A sure bet? Rush to boost weather modelling
The full economic costs of hurricanes Irma and Harvey could have topped $300bn (£221bn). These were the early estimates for a pair of superstorms dubbed the worst in the history of the US, writes Jillian Ambrose.
By Monday Irma’s expected trajectory made a modest eastward shift of around 20 miles which slashed the likely cost of the storm to less than $75bn, or under half that of Harvey.
The major correction underlines the difficulty in forecasting the risk posed by extreme weather events made more severe by climate change.
Winton Capital, one of Europe’s largest hedge funds, believes a market-based approach could help. The fund is inviting climate scientists to put their money where their modelling is.

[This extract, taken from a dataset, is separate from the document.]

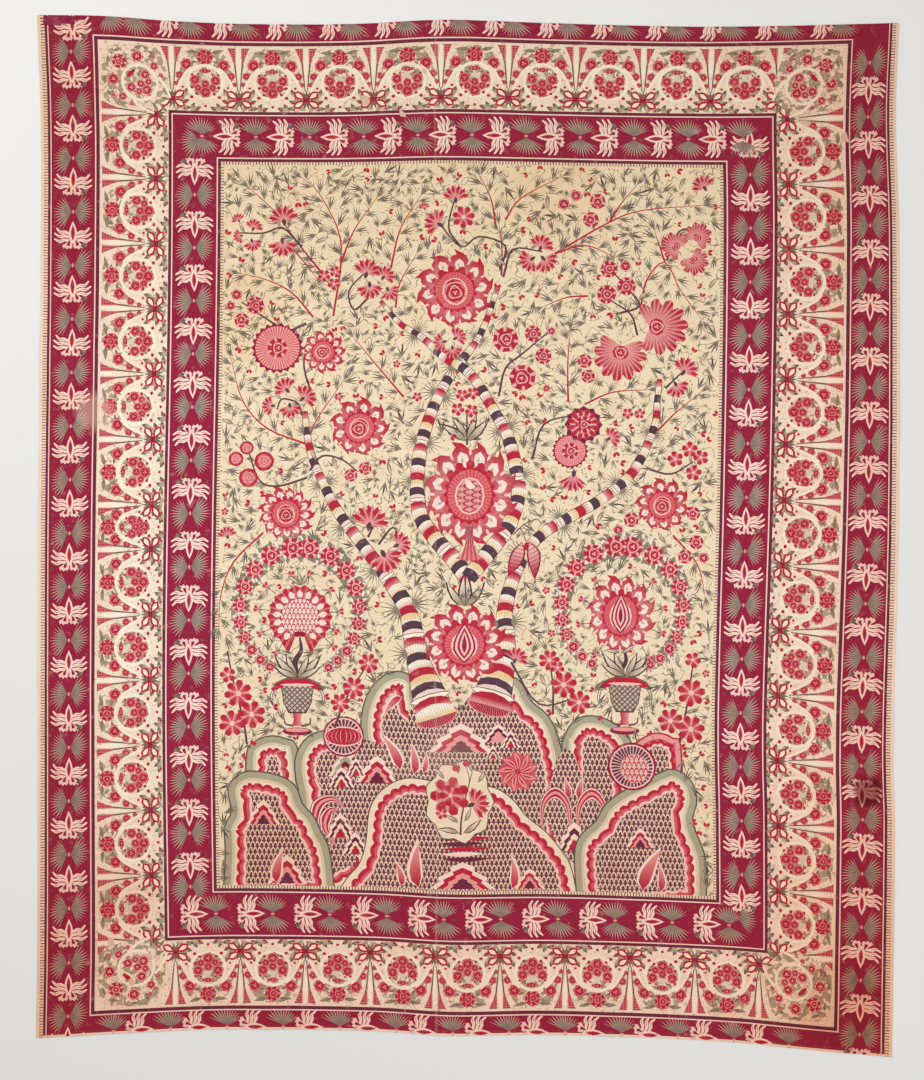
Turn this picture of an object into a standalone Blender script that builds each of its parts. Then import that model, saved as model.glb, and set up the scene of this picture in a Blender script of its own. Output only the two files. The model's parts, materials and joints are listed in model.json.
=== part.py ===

Its climate prediction market will allow “players” to bet on the effects of climate change by analysing shifts in temperature and carbon dioxide levels in the atmosphere.
For now, the objective is to create an annual not-for-profit benchmark which cuts through the scaremongering to present a clear academic consensus.
But, as with any market, liquidity will prove key to its success. The greater the volume, the clearer the market signal. Other markets could follow too: sea level rises, other extreme weather events, air pollution.
The proposal, still in its infancy, is not a new idea. But in the wake of the US hurricane season, the growing concern over future climate scenarios could make Winton’s market a reality.
In the last 50 years the number of natural disasters has increased fourfold. The severity is increasing too.
Although no single weather event can be attributed to climate change, scientists agree that warmer sea temperatures helped to make the recent US hurricane season worse.
Hurricanes are a particularly destructive consequence of a slowly warming world. Storms are fuelled by the evaporation of seawater, and become more intense in line with warmer sea surface temperatures.
Scientists believe the warmer sea temperatures could mean longer hurricane seasons, which extend beyond their typical geographic zones. The storms could also form quicker and become larger. Typically hurricanes slow as they make landfall but in the case of Harvey wind speeds increased, again fuelled by quicker evaporation of ocean water into the storm system.
Irma may not have proved to be as calamitous as first feared but it is a sure bet that her successors will be awaited with as much concern.